* BEGIN *

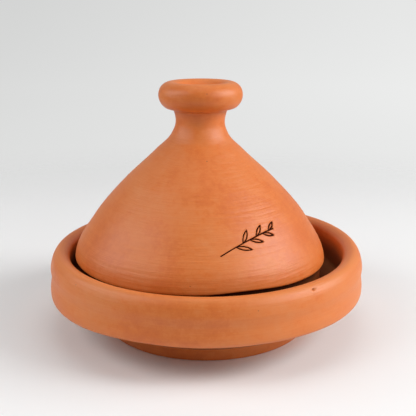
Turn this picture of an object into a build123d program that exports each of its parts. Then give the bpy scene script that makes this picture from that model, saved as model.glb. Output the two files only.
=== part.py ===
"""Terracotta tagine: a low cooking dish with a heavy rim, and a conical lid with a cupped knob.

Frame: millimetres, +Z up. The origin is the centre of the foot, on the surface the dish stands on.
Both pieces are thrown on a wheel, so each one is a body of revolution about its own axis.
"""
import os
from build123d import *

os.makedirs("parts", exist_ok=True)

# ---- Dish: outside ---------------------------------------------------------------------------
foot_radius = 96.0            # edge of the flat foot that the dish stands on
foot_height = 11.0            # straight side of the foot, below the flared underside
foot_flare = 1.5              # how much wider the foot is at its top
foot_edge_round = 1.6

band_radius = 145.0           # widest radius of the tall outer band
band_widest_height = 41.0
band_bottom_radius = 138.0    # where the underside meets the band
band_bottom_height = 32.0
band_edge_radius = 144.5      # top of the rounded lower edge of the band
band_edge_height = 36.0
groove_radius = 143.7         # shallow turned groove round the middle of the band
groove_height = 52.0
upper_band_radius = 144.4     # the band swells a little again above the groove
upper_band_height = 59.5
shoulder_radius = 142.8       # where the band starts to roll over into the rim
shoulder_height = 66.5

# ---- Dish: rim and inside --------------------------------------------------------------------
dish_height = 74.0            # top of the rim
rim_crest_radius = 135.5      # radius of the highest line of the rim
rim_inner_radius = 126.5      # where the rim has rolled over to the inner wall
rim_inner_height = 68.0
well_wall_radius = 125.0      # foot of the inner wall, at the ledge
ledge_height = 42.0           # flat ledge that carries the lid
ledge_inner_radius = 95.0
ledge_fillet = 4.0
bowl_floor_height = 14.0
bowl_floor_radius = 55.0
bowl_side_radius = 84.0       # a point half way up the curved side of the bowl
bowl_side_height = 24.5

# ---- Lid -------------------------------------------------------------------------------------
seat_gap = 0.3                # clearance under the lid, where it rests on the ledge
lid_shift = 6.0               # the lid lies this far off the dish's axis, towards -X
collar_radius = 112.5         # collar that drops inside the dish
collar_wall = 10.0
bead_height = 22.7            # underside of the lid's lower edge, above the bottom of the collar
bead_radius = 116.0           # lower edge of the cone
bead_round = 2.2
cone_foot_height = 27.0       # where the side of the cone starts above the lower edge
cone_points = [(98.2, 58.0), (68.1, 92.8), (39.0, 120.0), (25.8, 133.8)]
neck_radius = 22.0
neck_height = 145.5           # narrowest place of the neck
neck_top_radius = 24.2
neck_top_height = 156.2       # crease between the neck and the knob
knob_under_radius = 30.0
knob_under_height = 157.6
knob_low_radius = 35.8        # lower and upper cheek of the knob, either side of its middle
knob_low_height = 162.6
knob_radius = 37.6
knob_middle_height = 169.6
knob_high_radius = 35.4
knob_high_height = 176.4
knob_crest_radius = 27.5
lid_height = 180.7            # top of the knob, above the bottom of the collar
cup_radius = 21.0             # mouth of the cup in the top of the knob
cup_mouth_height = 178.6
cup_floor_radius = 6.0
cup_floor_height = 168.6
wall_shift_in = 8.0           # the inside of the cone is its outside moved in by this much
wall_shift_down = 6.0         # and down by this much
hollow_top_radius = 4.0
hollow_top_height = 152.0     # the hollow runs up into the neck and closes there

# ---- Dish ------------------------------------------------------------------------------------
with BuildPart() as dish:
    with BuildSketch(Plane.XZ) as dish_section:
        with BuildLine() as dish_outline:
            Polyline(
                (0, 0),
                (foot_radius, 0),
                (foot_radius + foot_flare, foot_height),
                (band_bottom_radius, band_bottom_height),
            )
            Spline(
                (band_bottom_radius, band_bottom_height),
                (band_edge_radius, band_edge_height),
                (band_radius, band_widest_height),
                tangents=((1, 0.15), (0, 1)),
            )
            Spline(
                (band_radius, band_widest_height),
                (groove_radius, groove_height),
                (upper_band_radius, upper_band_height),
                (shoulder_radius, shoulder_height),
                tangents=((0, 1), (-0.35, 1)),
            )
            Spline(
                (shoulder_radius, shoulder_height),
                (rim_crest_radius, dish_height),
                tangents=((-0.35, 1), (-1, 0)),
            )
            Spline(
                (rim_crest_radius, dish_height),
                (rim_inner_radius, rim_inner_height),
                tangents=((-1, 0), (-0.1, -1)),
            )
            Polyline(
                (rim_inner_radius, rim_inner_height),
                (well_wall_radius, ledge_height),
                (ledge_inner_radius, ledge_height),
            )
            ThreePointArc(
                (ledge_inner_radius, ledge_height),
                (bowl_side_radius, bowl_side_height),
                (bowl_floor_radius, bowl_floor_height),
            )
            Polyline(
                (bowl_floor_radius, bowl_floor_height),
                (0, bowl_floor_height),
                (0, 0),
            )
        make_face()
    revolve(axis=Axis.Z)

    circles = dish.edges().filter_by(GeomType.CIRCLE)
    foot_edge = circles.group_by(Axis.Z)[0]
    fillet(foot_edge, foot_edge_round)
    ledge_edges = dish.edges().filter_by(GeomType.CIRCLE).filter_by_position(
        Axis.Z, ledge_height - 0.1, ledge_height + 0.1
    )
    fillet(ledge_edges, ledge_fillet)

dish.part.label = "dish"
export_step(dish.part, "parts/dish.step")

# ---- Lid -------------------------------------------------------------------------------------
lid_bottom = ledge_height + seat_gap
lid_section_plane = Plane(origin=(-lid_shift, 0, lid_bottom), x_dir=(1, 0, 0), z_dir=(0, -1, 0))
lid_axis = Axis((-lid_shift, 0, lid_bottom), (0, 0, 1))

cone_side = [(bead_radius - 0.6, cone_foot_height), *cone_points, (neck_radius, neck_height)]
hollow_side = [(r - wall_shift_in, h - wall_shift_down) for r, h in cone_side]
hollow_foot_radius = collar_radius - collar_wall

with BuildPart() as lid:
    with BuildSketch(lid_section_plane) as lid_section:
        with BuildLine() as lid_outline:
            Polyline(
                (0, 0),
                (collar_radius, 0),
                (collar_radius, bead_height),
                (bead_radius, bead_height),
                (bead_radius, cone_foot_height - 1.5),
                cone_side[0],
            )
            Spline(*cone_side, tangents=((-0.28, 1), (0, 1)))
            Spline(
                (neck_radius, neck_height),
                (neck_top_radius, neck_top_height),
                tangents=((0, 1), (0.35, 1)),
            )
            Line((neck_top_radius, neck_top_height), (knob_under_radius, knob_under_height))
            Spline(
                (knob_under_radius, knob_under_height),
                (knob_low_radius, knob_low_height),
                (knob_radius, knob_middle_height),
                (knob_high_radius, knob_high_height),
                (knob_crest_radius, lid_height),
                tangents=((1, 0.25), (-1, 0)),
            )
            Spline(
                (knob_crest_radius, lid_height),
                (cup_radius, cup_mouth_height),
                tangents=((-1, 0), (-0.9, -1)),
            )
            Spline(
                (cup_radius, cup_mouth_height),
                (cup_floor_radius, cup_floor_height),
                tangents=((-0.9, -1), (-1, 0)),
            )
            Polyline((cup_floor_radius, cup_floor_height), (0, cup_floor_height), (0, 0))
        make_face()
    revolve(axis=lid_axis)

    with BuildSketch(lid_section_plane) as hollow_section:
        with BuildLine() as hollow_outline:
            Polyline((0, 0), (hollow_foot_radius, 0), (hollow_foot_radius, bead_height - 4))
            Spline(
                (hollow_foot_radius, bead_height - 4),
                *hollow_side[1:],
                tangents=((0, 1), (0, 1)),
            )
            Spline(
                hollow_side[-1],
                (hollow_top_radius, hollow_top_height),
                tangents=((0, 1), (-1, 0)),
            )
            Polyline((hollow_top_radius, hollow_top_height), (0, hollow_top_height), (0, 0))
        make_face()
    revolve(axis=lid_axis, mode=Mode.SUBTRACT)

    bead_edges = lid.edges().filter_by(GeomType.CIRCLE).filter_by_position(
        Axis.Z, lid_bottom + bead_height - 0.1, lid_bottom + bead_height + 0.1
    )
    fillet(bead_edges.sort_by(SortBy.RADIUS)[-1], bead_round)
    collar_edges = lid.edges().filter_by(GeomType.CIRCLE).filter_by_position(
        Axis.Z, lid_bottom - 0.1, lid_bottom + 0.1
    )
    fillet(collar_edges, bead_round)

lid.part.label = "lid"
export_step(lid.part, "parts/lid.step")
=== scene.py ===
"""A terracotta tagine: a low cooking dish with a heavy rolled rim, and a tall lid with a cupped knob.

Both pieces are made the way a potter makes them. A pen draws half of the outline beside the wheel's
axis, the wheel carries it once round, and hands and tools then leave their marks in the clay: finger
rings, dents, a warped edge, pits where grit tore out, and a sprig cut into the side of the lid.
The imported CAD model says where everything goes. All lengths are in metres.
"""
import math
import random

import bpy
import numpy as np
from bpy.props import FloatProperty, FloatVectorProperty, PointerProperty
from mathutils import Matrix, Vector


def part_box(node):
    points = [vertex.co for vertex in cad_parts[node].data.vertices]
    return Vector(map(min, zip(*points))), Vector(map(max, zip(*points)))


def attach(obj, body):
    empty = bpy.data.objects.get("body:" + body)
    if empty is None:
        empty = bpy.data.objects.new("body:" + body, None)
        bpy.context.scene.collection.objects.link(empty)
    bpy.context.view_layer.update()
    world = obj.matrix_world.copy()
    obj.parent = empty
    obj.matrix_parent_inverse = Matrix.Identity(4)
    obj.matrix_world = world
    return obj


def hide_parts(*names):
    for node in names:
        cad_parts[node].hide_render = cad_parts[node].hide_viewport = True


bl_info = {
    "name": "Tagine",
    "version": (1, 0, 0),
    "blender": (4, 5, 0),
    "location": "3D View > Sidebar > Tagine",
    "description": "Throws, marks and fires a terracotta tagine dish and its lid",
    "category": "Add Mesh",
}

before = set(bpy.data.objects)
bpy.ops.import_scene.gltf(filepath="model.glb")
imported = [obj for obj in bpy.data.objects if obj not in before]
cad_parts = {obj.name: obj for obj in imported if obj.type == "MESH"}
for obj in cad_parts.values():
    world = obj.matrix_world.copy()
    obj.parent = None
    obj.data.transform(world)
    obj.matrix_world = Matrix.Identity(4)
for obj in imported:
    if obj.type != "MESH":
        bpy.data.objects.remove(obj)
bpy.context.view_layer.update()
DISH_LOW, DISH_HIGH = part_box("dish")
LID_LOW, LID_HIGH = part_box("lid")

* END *

* [TASK]: Print exactly the lines above from the one with "fillet(bead_edges.sort_by(SortBy.RADIUS)[-1], bead_round)" to the one with "bpy.data.objects.remove(obj)", including both.

* [RESPONSE BELOW]:
    fillet(bead_edges.sort_by(SortBy.RADIUS)[-1], bead_round)
    collar_edges = lid.edges().filter_by(GeomType.CIRCLE).filter_by_position(
        Axis.Z, lid_bottom - 0.1, lid_bottom + 0.1
    )
    fillet(collar_edges, bead_round)

lid.part.label = "lid"
export_step(lid.part, "parts/lid.step")
=== scene.py ===
"""A terracotta tagine: a low cooking dish with a heavy rolled rim, and a tall lid with a cupped knob.

Both pieces are made the way a potter makes them. A pen draws half of the outline beside the wheel's
axis, the wheel carries it once round, and hands and tools then leave their marks in the clay: finger
rings, dents, a warped edge, pits where grit tore out, and a sprig cut into the side of the lid.
The imported CAD model says where everything goes. All lengths are in metres.
"""
import math
import random

import bpy
import numpy as np
from bpy.props import FloatProperty, FloatVectorProperty, PointerProperty
from mathutils import Matrix, Vector


def part_box(node):
    points = [vertex.co for vertex in cad_parts[node].data.vertices]
    return Vector(map(min, zip(*points))), Vector(map(max, zip(*points)))


def attach(obj, body):
    empty = bpy.data.objects.get("body:" + body)
    if empty is None:
        empty = bpy.data.objects.new("body:" + body, None)
        bpy.context.scene.collection.objects.link(empty)
    bpy.context.view_layer.update()
    world = obj.matrix_world.copy()
    obj.parent = empty
    obj.matrix_parent_inverse = Matrix.Identity(4)
    obj.matrix_world = world
    return obj


def hide_parts(*names):
    for node in names:
        cad_parts[node].hide_render = cad_parts[node].hide_viewport = True


bl_info = {
    "name": "Tagine",
    "version": (1, 0, 0),
    "blender": (4, 5, 0),
    "location": "3D View > Sidebar > Tagine",
    "description": "Throws, marks and fires a terracotta tagine dish and its lid",
    "category": "Add Mesh",
}

before = set(bpy.data.objects)
bpy.ops.import_scene.gltf(filepath="model.glb")
imported = [obj for obj in bpy.data.objects if obj not in before]
cad_parts = {obj.name: obj for obj in imported if obj.type == "MESH"}
for obj in cad_parts.values():
    world = obj.matrix_world.copy()
    obj.parent = None
    obj.data.transform(world)
    obj.matrix_world = Matrix.Identity(4)
for obj in imported:
    if obj.type != "MESH":
        bpy.data.objects.remove(obj)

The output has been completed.